Meaning of treeline in English:


Pronunciation /ˈtriːlʌɪn/


  • 1(on a mountain) the line or altitude above which no trees grow.

    ‘To really appreciate the area, hike above the treeline on a mountain slope where you can see sagebrush and several other alpine flowers.’
    • ‘Of these, the most spectacular was Timberline, a long winding trail (blue level) starting at the very top of the mountain, above the treeline.’
    • ‘Further in the distance, the jagged caps of the mountains rose above the treeline - majestic peaks erected to a cloud-streaked sky.’
    • ‘Temperate rain forests are common at lower altitudes, but high altitudes lead to stunted trees, and eventually no trees at all above the treeline.’
    • ‘As elevation increases, trees become stunted and above the treeline only shrubs, moss, lichen and herbs are found.’
    • ‘The Mesolithic hunters may have carried the firewood from lower slopes up to the campsite, which today stands far above the treeline.’
    • ‘After two hours' rock hopping the forest starts to yield to scrub and eventually meadow as we emerge above the treeline.’
    • ‘Starting in the Thimphu, the capital city of Bhutan, they will climb upwards, leaving villages behind and emerging above the treeline to high pastures surrounded by icy peaks on Bhutan's frontier with Tibet.’
    • ‘The new face of cannabis trade is that the richer villagers employ Nepali labourers to sow the cannabis crop in the pastures above the treeline.’
    • ‘Just above the treeline we found our real estate, a small level dish on a ridge featuring million dollar views.’
    • ‘Below the treeline, the White Mountains in winter are a vision of heaven.’
    • ‘The route passed near dozens of near - 14,000-foot peaks, several 14,000-foot peaks, and was almost all above treeline.’
    • ‘The three areas have over two dozen ski lifts, mostly chairlifts and gondolas, serving a multitude of trails and runs from the valley floor to open slopes above treeline.’
    • ‘From there, your party will don crampons and climbing helmets, strap skis to packs, and climb another 4.4 miles above treeline.’
    • ‘Going above treeline requires special care, as conditions are harsher and more unpredictable.’
    • ‘It takes me nearly two hours to hike to stunning views above treeline.’
    • ‘In the intermountain region of the Rockies there are two treelines: one high, where the advance of trees is limited by cold and snow, and one low, where trees are halted by the lack of water.’
    • ‘After six hours climbing we crossed the treeline, passing over a saddle of rock onto a desolate plain of scree: a great expanse of sharp, broken stones, ground up, crushed, then left scattered by the retreating glacier.’
    • ‘The treeline of the valley dipped down to almost the back door of the sanctuary and cut off what little grey light had guided her and Beckett there.’

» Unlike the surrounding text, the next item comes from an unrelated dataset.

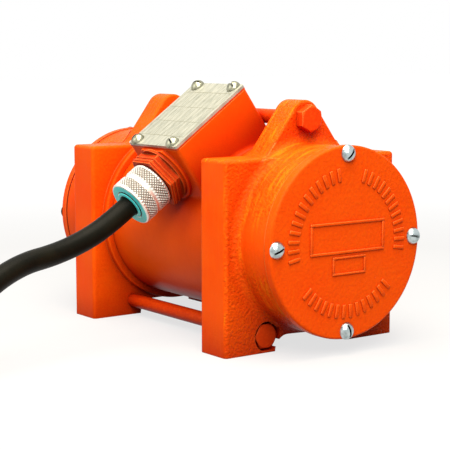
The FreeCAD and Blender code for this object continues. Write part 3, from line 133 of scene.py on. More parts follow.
@dataclass(frozen=True)
class Enamel(Finish):
    """Alkyd enamel sprayed over a casting: a thick film, with painted shade darker in the hollows.
    """

    body: str = "#FF5006"
    light: str = "#FF7E0E"          # paler tone: drifts over a face at random, and on grain peaks and stroke crests it is thinner film with a painted highlight
    deep: str = "#A81A03"           # deep tone: thick film in the pores with painted shade there, and painted shade in the hollows
    drift_mm: float = 30.0          # slow change of tone over a face
    grain_mm: float = 1.5           # sand grain of the mould, drawn twice as coarse to show
    grain_depth_mm: float = 1.0
    brush_mm: float = 2.0           # strokes round the shaft, drawn twice as broad to show
    brush_depth_mm: float = 0.8
    brush_stretch: float = 0.14     # a stroke's breadth over its length
    film_mm: float = 7.0            # slow ripple of the sprayed film
    film_depth_mm: float = 0.20
    peak_share: float = 0.35        # how far the peaks go to the light tone
    pore_share: float = 0.25        # how far the pores go to the deep tone
    crest_share: float = 0.8        # how far the crests of the strokes go to the light tone
    roughness: float = 0.38
    specular: float = 0.05          # a dusty film, duller than bare gloss
    hollow_mm: float = 20.0         # reach of the painted shade in corners
    full_hollow: float = 0.2        # open share of the sky at which the painted shade is full
    rim: str = "#FFA050"            # painted highlight along an outside edge
    rim_mm: float = 0.9             # radius of the soft edges, and reach of the painted edge highlight
    rim_share: float = 0.7
    ground_sides: bool = False      # sides square to Y are ground flat before painting

    def surface(self, tree: bpy.types.NodeTree) -> Source:
        """Lay the film over the cast skin, with painted shade in corners and a painted highlight
        on edges.

        Args:
            tree: The material's node tree.

        Returns:
            The enamel's shader.
        """
        place = add(tree, "ShaderNodeTexCoord").outputs["Object"]
        strokes = add(tree, "ShaderNodeMapping",
                      {"Scale": (1.0, self.brush_stretch, self.brush_stretch)},
                      {"Vector": place})
        grain = add(tree, "ShaderNodeTexNoise",
                    {"Scale": per_metre(self.grain_mm), "Detail": 3.0, "Roughness": 0.55},
                    {"Vector": place})
        brush = add(tree, "ShaderNodeTexNoise",
                    {"Scale": per_metre(self.brush_mm), "Detail": 3.0}, {"Vector": strokes})
        film = add(tree, "ShaderNodeTexNoise", {"Scale": per_metre(self.film_mm), "Detail": 2.0},
                   {"Vector": place})
        cast = self.cast_share(tree)
        soft = add(tree, "ShaderNodeBevel", {"Radius": self.rim_mm * MM}, samples=6)
        # painted shade: the deep tone wherever the sky is hidden, in corners and hollows
        corner = add(tree, "ShaderNodeAmbientOcclusion", {"Distance": self.hollow_mm * MM},
                     samples=8)
        is_open = add(tree, "ShaderNodeMapRange",
                      {"From Min": self.full_hollow, "From Max": 0.95},
                      {"Value": corner.outputs["AO"]})
        shaded_in_hollows = add(tree, "ShaderNodeMix", {6: linear(self.deep)},
                     {0: is_open, 7: self.tone(tree, place, grain, brush, cast)},
                     data_type="RGBA")
        # painted highlight: the pale rim tone on outside edges
        edge_highlighted = add(tree, "ShaderNodeMix", {7: linear(self.rim)},
                     {0: self.edge_share(tree, soft, is_open), 6: shaded_in_hollows}, data_type="RGBA")
        skin = soft
        for height, depth_mm in ((grain, self.grain_depth_mm), (brush, self.brush_depth_mm)):
            skin = add(tree, "ShaderNodeBump", {"Distance": depth_mm * MM},
                       {"Height": height, "Strength": cast, "Normal": skin})
        ripple = add(tree, "ShaderNodeBump",
                     {"Strength": 1.0, "Distance": self.film_depth_mm * MM},
                     {"Height": film, "Normal": skin})
        return add(tree, "ShaderNodeBsdfPrincipled",
                   {"Roughness": self.roughness, "IOR": 1.5, "Specular IOR Level": self.specular},
                   {"Base Color": edge_highlighted, "Normal": ripple})

    def tone(self, tree: bpy.types.NodeTree, place: Source, grain: Source, brush: Source,
             cast: Source) -> Source:
        """Mix the film's tones: pale on peaks and crests, thinner film with a painted highlight;
        deep in pores, thicker film with painted shade.

        Args:
            tree: The material's node tree.
            place: Object coordinates.
            grain: Height of the sand grain.
            brush: Height of the strokes.
            cast: How rough the skin is.

        Returns:
            The film's colour in the open.
        """
        drift = add(tree, "ShaderNodeTexNoise",
                    {"Scale": per_metre(self.drift_mm), "Detail": 3.0}, {"Vector": place})
        drifted = add(tree, "ShaderNodeMapRange",
                      {"From Min": 0.35, "From Max": 0.75, "To Max": 0.25}, {"Value": drift})
        peak, crest, pore = (
            add(tree, "ShaderNodeMapRange", {"From Min": start, "From Max": full, "To Max": most},
                {"Value": height})
            for height, start, full, most in ((grain, 0.5, 0.7, self.peak_share),
                                              (brush, 0.5, 0.66, self.crest_share),
                                              (grain, 0.46, 0.30, self.pore_share)))
        stroke = add(tree, "ShaderNodeMath",
                     links={0: crest, 1: self.facing(tree, "X", 0.5, 0.9, 0.1)},
                     operation="MULTIPLY")
        # painted highlight on the grain's peaks and the strokes' crests, where the film is also
        # thinner
        thin = add(tree, "ShaderNodeMath", links={0: peak, 1: stroke}, operation="MAXIMUM")
        toned = add(tree, "ShaderNodeMix", {6: linear(self.body), 7: linear(self.light)},
                    {0: drifted}, data_type="RGBA")
        for share, colour in ((thin, self.light), (pore, self.deep)):
            part = add(tree, "ShaderNodeMath", links={0: share, 1: cast}, operation="MULTIPLY")
            toned = add(tree, "ShaderNodeMix", {7: linear(colour)}, {0: part, 6: toned},
                        data_type="RGBA")
        return toned

    def edge_share(self, tree: bpy.types.NodeTree, soft: Source, is_open: Source) -> Source:
        """Find the share of the painted edge highlight: highest on an outside edge, 0 on a face.

        Args:
            tree: The material's node tree.
            soft: The normal with its edges rounded off.
            is_open: 1 in the open and 0 in a corner, which keeps inside edges dark.

        Returns:
            The share of the rim's tone.
        """
        sharp = add(tree, "ShaderNodeNewGeometry").outputs["Normal"]
        same = add(tree, "ShaderNodeVectorMath", links={0: soft, 1: sharp},
                   operation="DOT_PRODUCT")
        bend = add(tree, "ShaderNodeMapRange",
                   {"From Min": 0.985, "From Max": 0.86, "To Max": self.rim_share},
                   {"Value": same})
        return add(tree, "ShaderNodeMath", links={0: bend, 1: is_open}, operation="MULTIPLY")

    def cast_share(self, tree: bpy.types.NodeTree) -> Source:
        """Find how rough the skin is.

        Args:
            tree: The material's node tree.

        Returns:
            1 as cast, and less on sides that are ground flat.
        """
        if self.ground_sides:
            return self.facing(tree, "Y", 0.93, 0.99, 0.12)
        whole = add(tree, "ShaderNodeValue")
        whole.outputs[0].default_value = 1.0
        return whole

    def facing(self, tree: bpy.types.NodeTree, axis: str, start: float, stop: float,
               least: float) -> Source:
        """Tell a face square to an axis from one turned away from it.

        Args:
            tree: The material's node tree.
            axis: "X", "Y" or "Z".
            start: Size of the normal's part along the axis where the fall starts.
            stop: And where it ends.
            least: The value on a face square to the axis.

        Returns:
            1 on a face turned away, falling to the least value on one square to it.
        """
        normal = add(tree, "ShaderNodeNewGeometry").outputs["True Normal"]
        parts = add(tree, "ShaderNodeSeparateXYZ", links={0: normal})
        size = add(tree, "ShaderNodeMath", links={0: parts.outputs[axis]}, operation="ABSOLUTE")
        return add(tree, "ShaderNodeMapRange",
                   {"From Min": start, "From Max": stop, "To Min": 1.0, "To Max": least},
                   {"Value": size})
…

    • ‘I watched a buck with an impressive rack stalking through the snow at the treeline across the garden, hesitate with one hoof raised, then bound away until it was lost among the trees and frozen white mist blowing in from the lake.’
    1. 1.1(in high northern (or southern) latitudes) the line north (or south) of which no trees grow.

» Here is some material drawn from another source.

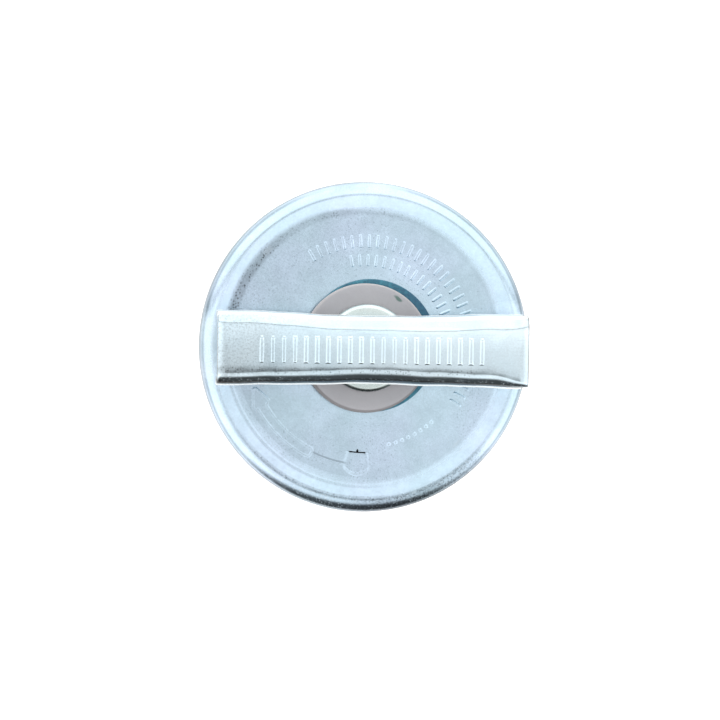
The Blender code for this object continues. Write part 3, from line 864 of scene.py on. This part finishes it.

      ‘As shown in Fig.1, the northern limit for boreal forest proper deviates to the south of the treeline for individual stands of trees.’
      • ‘Theoretically, this zone was a tundra region which extended as far south as the treeline.’
      • ‘North America's treeline is higher than Europe's, which means you can ski shin-deep while a storm is blowing, because trees provide a colour-contrast that enhances visibility.’
      • ‘They nest above the treeline, and when they leave the tundra, they find similar treeless habitat in prairies, agricultural areas, and coastal dunes.’
      • ‘In association with recent regional warming, moist tundra has become more shrubby, and trees are increasing in density and expanding into tundra near the arctic treeline.’
      • ‘Periglacial environments occur not only in high latitudes and in tundra regions, as defined by Lozinzki, but also below the treeline.’